Mahnmale wurden genug errichtet
Da wäre das Viertelfinale der Vorsaison, als man zunächst auswärts 3:1 beim FC Chelsea triumphierte, um dann im Rückspiel zwischenzeitlich mit 0:3 hinten zu liegen. Oder das Viertelfinale der Saison 2017/18, als man in Turin mit 3:0 gegen Juventus gewinnen konnte, im Rückspiel aber auch hier plötzlich ein 0:3 auf der Anzeigentafel las und den Sieg erst in der 90.+7 (!) nach einem streitbaren Elfmeterpfiff erringen konnte. Auch unvergessen und vielen Madridistas mit Sicherheit als eines der nervenaufreibendsten und packendsten Spiele der letzten zehn Jahre im Gedächtnis: das Achtelfinale der Saison 2014/15 gegen den FC Schalke 04. Nach einem 2:0-Sieg in Gelsenkirchen zitterte sich das weiße Ballett im Estadio Santiago Bernabéu mit einer 3:4-Niederlage eine Runde weiter, wurde von den Schalkern phasenweise schwindelig gespielt, denen aufgrund der damaligen Auswärtstorregel nur ein Tor fehlte. Lediglich 2016, beim Achtelfinale gegen die AS Roma, konnte ein deutlicher Auswärtserfolg im Hinspiel (2:0) auch im Rückspiel (2:0) bestätigt werden. Dafür gab es auch mal einen knappen Hinspiel-Sieg, der dann im Rückspiel im Bernabéu aus der Hand gegeben wurde: 2019 gegen Ajax (erst 2:1, dann 1:4)…

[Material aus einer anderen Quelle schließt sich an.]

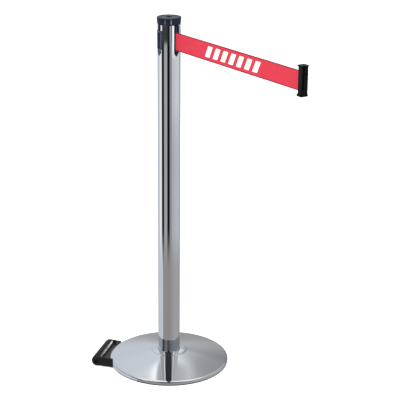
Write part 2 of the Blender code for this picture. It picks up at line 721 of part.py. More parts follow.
def make_clip():
    body_low = CLIP_LOW + FLANGE
    body_top = CLIP_TOP - FLANGE
    wide = CLIP_HALF + 0.7
    hook_tip = CLIP_OUTER + HOOK_REACH
    ridge_tip = CLIP_OUTER + RIDGE_REACH
    body = (CLIP_INNER, -CLIP_HALF, body_low - 1), (CLIP_OUTER, CLIP_HALF, body_top + 1)
    top_plate = (CLIP_INNER - 3.0, -wide, body_top), (CLIP_OUTER + 0.8, wide, CLIP_TOP)
    hook_bar = (CLIP_OUTER - 1, -RIDGE_HALF, body_top), (hook_tip, RIDGE_HALF, CLIP_TOP)
    hook_tooth = (hook_tip - 2.2, -RIDGE_HALF, body_top - 11), (hook_tip, RIDGE_HALF, body_top + 1)
    long_ridge = (CLIP_OUTER - 1, -RIDGE_HALF, 935.0), (ridge_tip, RIDGE_HALF, 974.0)
    pocket = (CLIP_INNER + 2.4, -4.2, 925.0), (CLIP_INNER + 11.0, 4.2, 986.0)
    entry = (CLIP_INNER - 15.0, -1.1, 926.8), (CLIP_INNER + 3.4, 1.1, 981.0)
    screw_x = CLIP_OUTER - 1.7
    for name, low, high in (("clip_left", -20, -0.15), ("clip_right", 0.15, 20)):
        half = block(name, *body, BLACK)
        top = block(f"{name}_top", *top_plate)
        hook = block(f"{name}_hook", *hook_bar)
        tooth = block(f"{name}_tooth", *hook_tooth)
        ridge = block(f"{name}_ridge", *long_ridge)
        foot = [
            (CLIP_OUTER + 0.8, wide),
            (CLIP_INNER - 3.0, wide),
            (CLIP_INNER - TONGUE_REACH, wide / 2),
            (CLIP_INNER - TONGUE_REACH, -wide / 2),
            (CLIP_INNER - 3.0, -wide),
            (CLIP_OUTER + 0.8, -wide),
        ]
        join(half, top, hook, tooth, ridge, slab(f"{name}_foot", foot, CLIP_LOW, body_low))
        cut(half, block(f"{name}_pocket", *pocket), block(f"{name}_entry", *entry))
        for number, height in enumerate((929.5, 984.0)):
            place = shift(screw_x, 0, height) @ FLIP_DOWN
            cut(half, rod(f"{name}_screw_way_{number}", 1.1, -7.0, 20, sides=12, place=place))
            cut(half, rod(f"{name}_screw_seat_{number}", 2.1, CLIP_HALF - 1.6, 20, sides=16, place=place))
        keep_common(half, block(f"{name}_side", (500, low, 900), (600, high, 1010)))
    rod("clip_pin", PIN_RADIUS, pocket[0][2] + GAP, pocket[1][2] - GAP, STEEL, 20, shift(PIN_X))
    for name, height in (("clip_screw_lower", 929.5), ("clip_screw_upper", 984.0)):
        place = shift(screw_x, 0, height) @ FLIP_DOWN
        screw = rod(name, 0.8, -6.6, CLIP_HALF - 1.0, STEEL, 12, place)
        join(screw, rod(f"{name}_head", 1.8, CLIP_HALF - 1.3, CLIP_HALF - 0.2, sides=16, place=place))


clear_scene()
PARTS = new_collection("retractable_belt_stanchion")
TOOLS = new_collection("cutters")
CHROME = new_material("chrome", (0.62, 0.64, 0.66), 0.12, 1.0)
STEEL = new_material("steel", (0.55, 0.56, 0.58), 0.35, 1.0)
CAST_IRON = new_material("cast_iron", (0.11, 0.11, 0.12), 0.8, 0.6)
BRASS = new_material("brass", (0.72, 0.55, 0.26), 0.35, 1.0)
RUBBER = new_material("rubber", (0.025, 0.025, 0.027), 0.7)
BLACK = new_material("black_plastic", (0.03, 0.032, 0.038), 0.42)
GREY = new_material("grey_plastic", (0.13, 0.14, 0.16), 0.4)
NYLON = new_material("nylon", (0.5, 0.5, 0.48), 0.5)
WEBBING = new_material("webbing", (0.78, 0.05, 0.09), 0.75)

make_base()
make_roller()
make_post()
for receiver_name, receiver_azimuth in RECEIVER_AZIMUTHS.items():
    make_receiver(receiver_name, receiver_azimuth)
make_outlet()
make_cassette()
make_reel()
make_cap()
make_belt()
make_clip()
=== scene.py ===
"""The looks of the retractable belt stanchion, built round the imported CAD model.

The frame is the CAD's own: +Z up, +X the way the belt pulls out, origin on the floor at the post's axis.
Shapes are worked out in millimetres, as in the CAD, and MM turns them into Blender's metres.
"""

import json
import math

import bmesh
import bpy
import numpy as np
from mathutils import Matrix, Vector


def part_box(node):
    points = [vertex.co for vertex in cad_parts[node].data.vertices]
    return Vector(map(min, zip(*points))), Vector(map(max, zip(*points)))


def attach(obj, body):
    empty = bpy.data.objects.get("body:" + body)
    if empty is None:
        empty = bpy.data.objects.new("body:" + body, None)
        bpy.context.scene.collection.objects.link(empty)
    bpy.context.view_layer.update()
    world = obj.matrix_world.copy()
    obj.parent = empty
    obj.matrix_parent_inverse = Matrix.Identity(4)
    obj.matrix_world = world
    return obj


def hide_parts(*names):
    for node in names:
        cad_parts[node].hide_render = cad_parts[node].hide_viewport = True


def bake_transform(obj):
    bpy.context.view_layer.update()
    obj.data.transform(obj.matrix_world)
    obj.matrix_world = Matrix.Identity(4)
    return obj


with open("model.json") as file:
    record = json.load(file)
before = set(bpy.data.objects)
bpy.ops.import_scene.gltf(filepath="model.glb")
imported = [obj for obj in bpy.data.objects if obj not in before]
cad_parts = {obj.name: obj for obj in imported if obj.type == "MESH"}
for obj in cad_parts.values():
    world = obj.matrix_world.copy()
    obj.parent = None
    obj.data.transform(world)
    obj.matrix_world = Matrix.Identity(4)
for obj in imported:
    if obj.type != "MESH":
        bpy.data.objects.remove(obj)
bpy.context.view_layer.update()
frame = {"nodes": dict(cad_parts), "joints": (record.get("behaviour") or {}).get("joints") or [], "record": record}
NODES = frame["nodes"]

MM = 0.001


def extent(node):
    """A CAD node's lowest and highest corner, in millimetres."""
    low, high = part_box(node)
    return low / MM, high / MM


# Sizes read from the frame
POST_LOW, POST_HIGH = extent("post_tube")
POST_RADIUS = POST_HIGH.x
COVER_HIGH = extent("base_cover")[1]
BASE_RADIUS = COVER_HIGH.x
PAD_HIGH = extent("floor_pad")[1]
CAP_LOW, CAP_HIGH = extent("head_cap")
CAP_RADIUS = CAP_HIGH.x
DISC_LOW, DISC_HIGH = extent("cap_disc")
BELT_LOW, BELT_HIGH = extent("belt_webbing")
COIL_LOW, COIL_HIGH = extent("belt_coil")
GUIDE_LOW, GUIDE_HIGH = extent("guide_roller")
CLIP_PIN_LOW, CLIP_PIN_HIGH = extent("clip_pin")
ROLLER_JOINT = next(joint for joint in frame["joints"] if joint["name"] == "roller_spin")

# Sizes that the boxes don't show, as the CAD has them. Each of the post's slots is given as its azimuth and
# its distance off centre. The first is the belt outlet's.
POST_WALL = 1.5
SLOTS = ((0, 2.8), (90, 0), (180, 0), (270, 0))
SLOT_HALF = 6.4
SLOT_SHOULDER = 921.0
SLOT_TIP = 913.0
LINER_BACK = 24.8
PAD_THICK = 3.2
HUB_RADIUS = 51.0
HUB_RISE = 1.4
SLOPE_TOP = 35.3
SLOPE_BULGE = 1.0
RIM_TOP = 12.4
RIM_ROUND = 3.0
COVER_SHEET = 1.2
ROLLER_AZIMUTH = 220.0
ROLLER_RADIUS = 15.2
ROLLER_HALF = 57.0
BRACKET_FACE = 174.0
BRACKET_SCREW_OFFSETS = (-37.0, 58.0)
BRACKET_SCREW_HEIGHT = 7.2
CAP_WELL = 1010.6
BELT_THICK = 0.6
COIL_WIDE = 14.0
GAP = 0.3

# The camera, fitted to the photo: azimuth round the post and downward tilt in degrees, distance and height in
# metres, lens and sensor in millimetres, and sideways shift as a share of the picture
CAMERA_AZIMUTH = -33.4
CAMERA_TILT = 18.87
CAMERA_DISTANCE = 3.499
CAMERA_HEIGHT = 1.691
CAMERA_LENS = 118.2
CAMERA_SENSOR = 36.0
CAMERA_SHIFT = 0.0775
CAMERA_FAR = 100.0


def srgb(r, g, b):
    """A colour given as screen values from 0 to 255, in linear light."""
    return tuple((c / 255 / 12.92) if c <= 10 else ((c / 255 + 0.055) / 1.055) ** 2.4 for c in (r, g, b))


# Node tree helpers ----------------------------------------------------------------------------------------

# The colour sockets of Blender's Mix node, by number, as other sockets have the same names
MIX_FIRST = 6
MIX_SECOND = 7
MIX_RESULT = 2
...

Vielleicht ist nun für einige nachvollziehbar, warum vor dem Rückspiel gegen die „Reds“ für mich noch rein gar nichts entschieden ist. Der Irrsinn liegt hier nicht in einer exzentrischen Meinung, sondern in dem, was die Merengues in solchen Situationen oft auf dem Platz zeigen. Ein vermeintlich komfortabler Auswärtserfolg in Hinspielen scheint Gift für die Mentalität der Königlichen zu sein, die in der Folge allzu oft gedanklich schon eine Runde weiter sind und jegliche Einstellung und Intensität vermissen lassen. Wer glaubt, dass gegen die Mannen von Coach Jürgen Klopp ob der hohen Führung ein lockerer Aufgalopp reicht, der täuscht sich. Vom Anpfiff weg muss den Engländern mit voller Einsatzbereitschaft verdeutlicht werden: „Für euch gibt es hier heute nichts zu holen!“ Gerade Klopp ist jemand, der mit seiner leidenschaftlichen Art eine Mannschaft bis in die Haarspitzen motivieren kann.
Quo vadis, Carlo?
Dieses Feuer muss von seinem Gegenüber, Real-Trainer Carlo Ancelotti, im Keim erstickt werden, damit auch der letzte Funken Hoffnung bei den „Reds“ rasch verglüht. Wenn dieser wie nach dem Hinspiel sagt, es sei „gut ausgegangen, nun muss uns klar sein, dass wir im Rückspiel kämpfen und leiden müssen“ oder er nach der gewonnenen Generalprobe gegen Espanyol Barcelona (3:1) fordert, sein Team müsse gegen Liverpool „das ganze Spiel über eine Topleistung bringen, nicht versuchen, das Ergebnis zu halten“, dann handelt es sich dabei für mich schon längst nicht mehr um abgedroschene Standardphrasen, sondern ich nehme ihn beim Wort. Bei jedem einzelnen. Er muss es wissen. Sowohl letzte Saison gegen Chelsea als auch 2015 gegen Schalke stand er an Reals Seitenlinie. Man sollte ihm glauben und ihn ernst nehmen, wenn er wie nach dem Hinspiel sagt: „Entschieden ist nichts, nein.“ Auch für den Gegner sind 90 Minuten im Bernabéu eben manchmal sehr lang.